5 min read / Feb 9, 2026
Cover image for “An email list beats a following you don't own”

There's a hard lesson that a lot of businesses learn only after they've built something on rented land. You spend years growing a following on a social platform, tens of thousands of people, real reach, and then the algorithm changes, or the rules shift, or the platform simply decides your posts should reach fewer of them. Overnight, an audience you thought was yours turns out to have been on loan.

This is the quiet catch with social media: the followers aren't yours. They belong to the platform, and the platform decides whether you get to reach them, when, and at what price. An email list is the opposite, and that difference is worth understanding before you pour years into the wrong asset.

Why an owned list wins

The addresses on your email list are yours in a way followers never are:

  • You reach them directly. No algorithm sits between you and your audience deciding who gets to see you.
  • You can take it with you.

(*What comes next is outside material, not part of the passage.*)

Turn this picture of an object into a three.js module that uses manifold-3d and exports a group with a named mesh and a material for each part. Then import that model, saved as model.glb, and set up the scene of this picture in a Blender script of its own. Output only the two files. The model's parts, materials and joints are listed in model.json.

If a platform vanishes tomorrow, your list is unaffected, because it isn't on the platform.
  • The attention is better. Someone who handed you their email address is more interested than someone who once tapped "follow" and forgot.

A social following is an audience you rent. An email list is an audience you own. When times get hard, only one of them is still yours.

Fewer, but far more valuable

People get hung up on the numbers, and the numbers mislead. Ten thousand followers sounds enormous next to three hundred email subscribers, but the comparison is false. A large fraction of those followers will never see a given post; nearly all of those subscribers will receive your email. Reach you own beats reach you rent, even when the raw figures flatter the rental.

There's a trust dimension too. Handing over an email address is a bigger gesture than a follow. The people on your list have opted in to hearing from you directly, which makes them more likely to read, to trust, and to buy.

Starting small

You don't need a clever funnel or a big audience to begin, you need a simple, honest reason for someone to join and an easy way to do it on your site. Offer something genuinely useful, make signing up effortless, and then actually email them now and then with things worth reading. It grows slower than a follower count, and it's worth far more, because at the end of it, you own the relationship outright.